Lionarons has many stories as well. “A couple of hours over a table can somehow bring the world into the room and gives the sense of a shared humanity,” she says.
Multifaith dialogue is very important to these women.
“Religious people of any faith have a better understanding of other religions because they understand the fundamentals of religious thought,” Stahl says. “There are people thirsty for a spiritual experience everywhere.”
Stahl’s husband, Michael, who works for Intel, is often away traveling for work. When he is at home, he blesses each of their four children before the meal, a common Shabbat tradition.
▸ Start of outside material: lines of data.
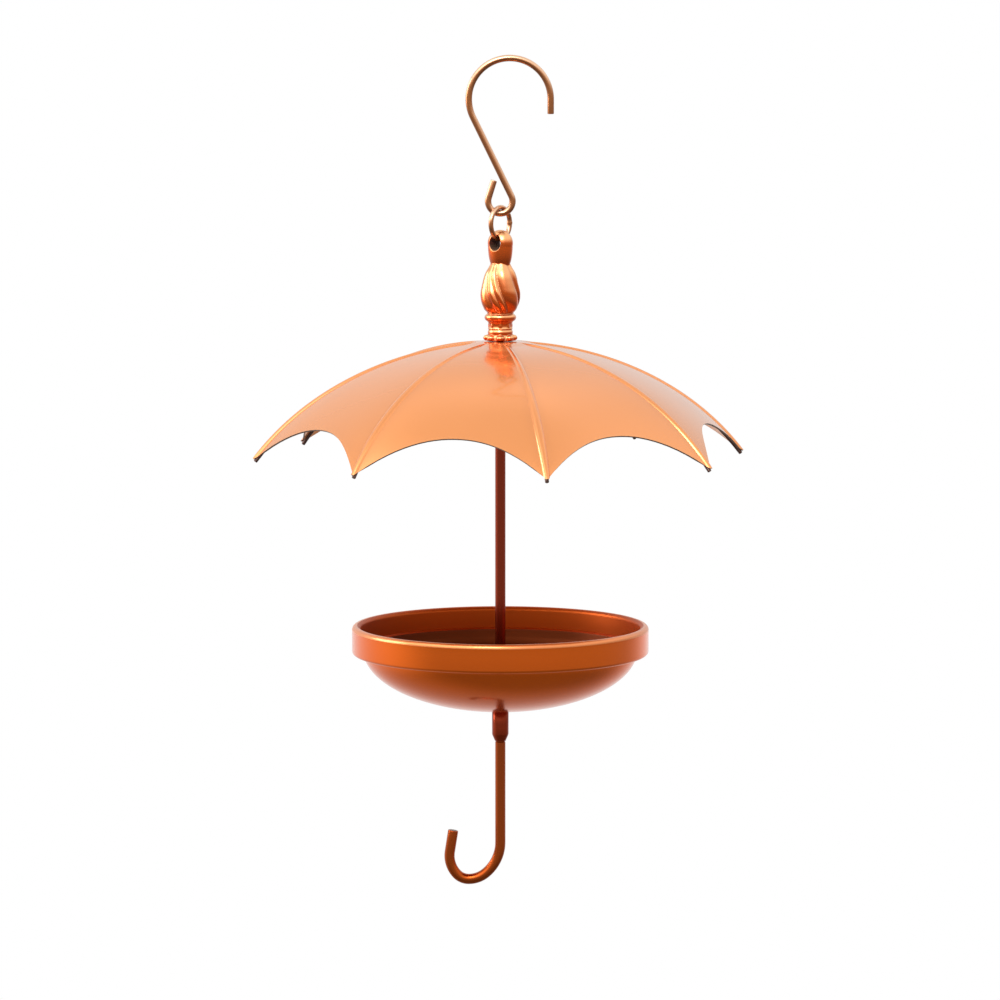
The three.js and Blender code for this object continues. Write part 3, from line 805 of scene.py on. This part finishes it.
    def make_core(self):
        """Neck, collar, waist, bead and the middle of the foot, turned on the axis."""
        neck = 5.5 * MM
        collar = 9.7 * MM
        waist = 6.9 * MM
        bead = 7.7 * MM
        collar_mid = self.bulb_bottom_z - 2.5 * MM
        waist_top = self.bulb_bottom_z - 5 * MM
        waist_bottom = waist_top - 4.6 * MM
        bead_mid = waist_bottom - 1.9 * MM
        foot_top = waist_bottom - 3.9 * MM
        rows = [(neck, self.neck_z), (neck * 0.8, self.bulb_bottom_z)]
        rows += arc_rows(
            collar - 2.4 * MM, collar_mid, 2.4 * MM, 2.3 * MM, QUARTER_TURN, -QUARTER_TURN, 14,
        )
        rows += arc_rows(
            waist + 1.2 * MM, (waist_top + waist_bottom) / 2, -1.2 * MM, 2.2 * MM,
            QUARTER_TURN * 0.8, -QUARTER_TURN * 0.8, 10,
        )
        rows += arc_rows(
            bead - 1.7 * MM, bead_mid, 1.7 * MM, 1.9 * MM, QUARTER_TURN, -QUARTER_TURN, 14,
        )
        rows += [(7.6 * MM, foot_top), (8.4 * MM, self.foot_z + 0.4 * MM), (8.2 * MM, self.foot_z)]
        return turned("core", rows, 96)

    def make_shoulder(self):
        """The barrel under the eye, flattened as the eye is and drawn in to the neck."""
        neck = 6.1 * MM
        shoulder = 8 * MM
        swell = 3.4 * MM
        middle = self.eye_z - 1 * MM
        drop = middle - self.neck_z
        core = shoulder - swell
        rows = arc_rows(core, middle, swell, 5 * MM, QUARTER_TURN * 0.6, 0, 6)
        rows += arc_rows(core, middle, swell, drop / 0.87, 0, -QUARTER_TURN * 0.67, 14)[1:]
        rows += [(neck, self.neck_z), (neck * 0.8, self.neck_z - 1 * MM)]
        barrel = turned("shoulder", rows, 96)
        pick(barrel)
        settle(barrel, scale=(1, 0.83, 1))
        settle(barrel, rotation_euler=(0, 0, -RING_TURN))
        return barrel

    def make_eye(self):
        """The ball of the eye, flattened along its hole."""
        clear_selection()
        bpy.ops.mesh.primitive_uv_sphere_add(segments=96, ring_count=64, radius=EYE_RADIUS)
        eye = bpy.context.object
        eye.name = "eye"
        settle(eye, scale=(1, self.eye_thickness / 2 / EYE_RADIUS, 1))
        settle(eye, rotation_euler=(0, 0, -RING_TURN), location=(0, 0, self.eye_z))
        return eye

    def make_eye_hole(self):
        """The space of the hole: higher than wide, flared towards both faces, less so below."""
        half = EYE_RADIUS + 1 * MM
        steps = 24
        rows = []
        for i in range(steps + 1):
            along = half * (2 * i / steps - 1)
            rows.append((self.hole_height / 2 + along ** 2 / (2 * self.hole_flare), along))
        hole = turned("eye_hole", rows, 64)
        pick(hole)
        bpy.ops.object.mode_set(mode="EDIT")
        select_where(hole, lambda co: co.y < 0)
        bpy.ops.transform.resize(value=(1, self.hole_lower_share, 1), center_override=(0, 0, 0))
        bpy.ops.object.mode_set(mode="OBJECT")
        settle(hole, scale=(self.hole_width / self.hole_height, 1, 1))
        settle(hole, rotation_euler=(QUARTER_TURN, 0, -RING_TURN), location=(0, 0, self.eye_z))
        return hole

    def make_knobs(self, radius, height, halves):
        """Ellipsoids round the axis, their half sizes in millimetres outwards, across and up."""
        knobs = []
        for i in range(self.petals):
            angle = FULL_TURN * i / self.petals
            clear_selection()
            bpy.ops.mesh.primitive_uv_sphere_add(segments=24, ring_count=16, radius=MM)
            knob = bpy.context.object
            settle(knob, scale=halves)
            at = (radius * math.sin(angle), -radius * math.cos(angle), height)
            settle(knob, rotation_euler=(0, 0, angle - QUARTER_TURN), location=at)
            knobs.append(knob)
        return knobs


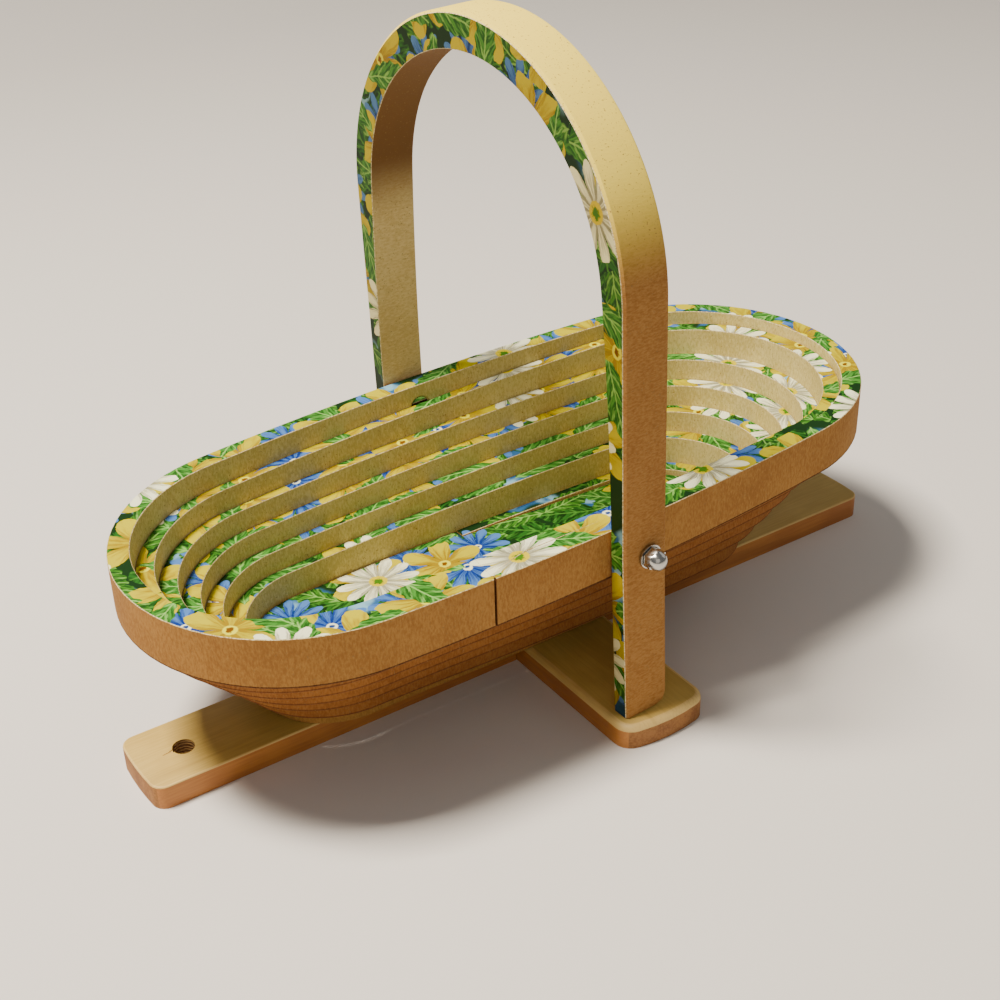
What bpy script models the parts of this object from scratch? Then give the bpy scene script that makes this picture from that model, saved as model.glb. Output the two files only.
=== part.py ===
"""Collapsible wooden basket: an oval board cut into one long spiral, with its handle and its cross foot.

The board lies flat when the basket is stored. Here it is open: the spiral hangs in a bowl below the rim,
the bottom slat stands on the foot, and the handle's legs stand on the crosspiece.
Metres, +Z up. The origin is on the floor under the middle of the oval. +X runs along the basket.
"""
import math

import bmesh
import bpy
from mathutils import Matrix, Vector

MM = 0.001

# The board that the rim, the spiral, the slat and the handle are sawn from
BOARD = 19.0 * MM
HALF_LENGTH = 154.0 * MM
HALF_WIDTH = 69.0 * MM
END_RADIUS = 65.0 * MM
RIM_HEIGHT = 84.0 * MM
RIM_TILT = math.radians(0.7)

# The saw cut that winds inwards
KERF = 0.8 * MM
RIM_WIDTH = 8.0 * MM
PITCH_ALONG = 7.6 * MM
PITCH_ACROSS = 5.46 * MM
PITCH_SHIFT = 0.62 * MM
TURN_TWIST = math.radians(0.35)
ENTRY_SHARE = 0.200
ENTRY_LENGTH = 18.0 * MM
MOUTH_LENGTH = 0.9 * MM
TIP_WIDTH = 1.2 * MM
STEP_SHARE = 0.20
CUT_TURNS = 6.58
SEAM = 0.3 * MM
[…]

“Guests seem to find that remarkable and touching,” says Stahl. “One guest who is a devout Christian and has been to our house a few times told us that he has started to bless his children in the same way.”
The three Abrahamic religions – Judaism, Christianity and Islam – share elements, which Green tries to bring out at the dinner table. As part of Shabbat, she steers the conversation towards serious topics, such as the Torah portion read in the synagogue or about the different dynamics of churches, because many of the individuals who partake in Shabbat are ministers or pastors.
“They tell us afterwards that ‘It’s an interesting idea that you do it this way in your synagogue or in your home’ and ‘Maybe we can also do something similar in our Bible study groups or with our congregations,” Green says.
These shared perspectives among different faiths enrich the evening’s experience.
“Friday night dinner can be a way to build bridges between us and our guests,” says Stahl.
Some of these bridges made while blessing the wine and breaking the bread evolve into lasting friendships. Last year, Green’s family received an e-mail from a couple they had hosted in 1986.
Although they had lost touch when the couple returned to Heidelberg, Wolfgang and Annette Schmidt found Green’s contact information again in 2011.
“They had looked us up because they were coming back. Not just coming back, but he became a very important Lutheran minister and was appointed the provost of the Lutheran Church of the Redeemer in the Old City,” says Green. “This guy who was a student had been our guest.”
When the Schmidts returned to Jerusalem, Green met them, remembering their evening 26 years earlier.
“When I told my daughter, who was only three at the time, that they were coming back, she somehow remembered them and went through this whole pile of photographs that we have, and she picked out a Polaroid that had been taken when they visited us,” Green says.
Green and the Schmidts rekindled the friendship started through Yedidya’s first Shabbat dinner in 1986. The Polaroid photo was passed around the table at their next meeting 23 years later.
The sharing of religious traditions between religious and nonreligious people leaves each person at the dinner table with a new perspective, a greater appreciation for his own customs and an understanding of the other’s traditions. According to Green, Stahl and Lionarons, this is an important part of Shabbat.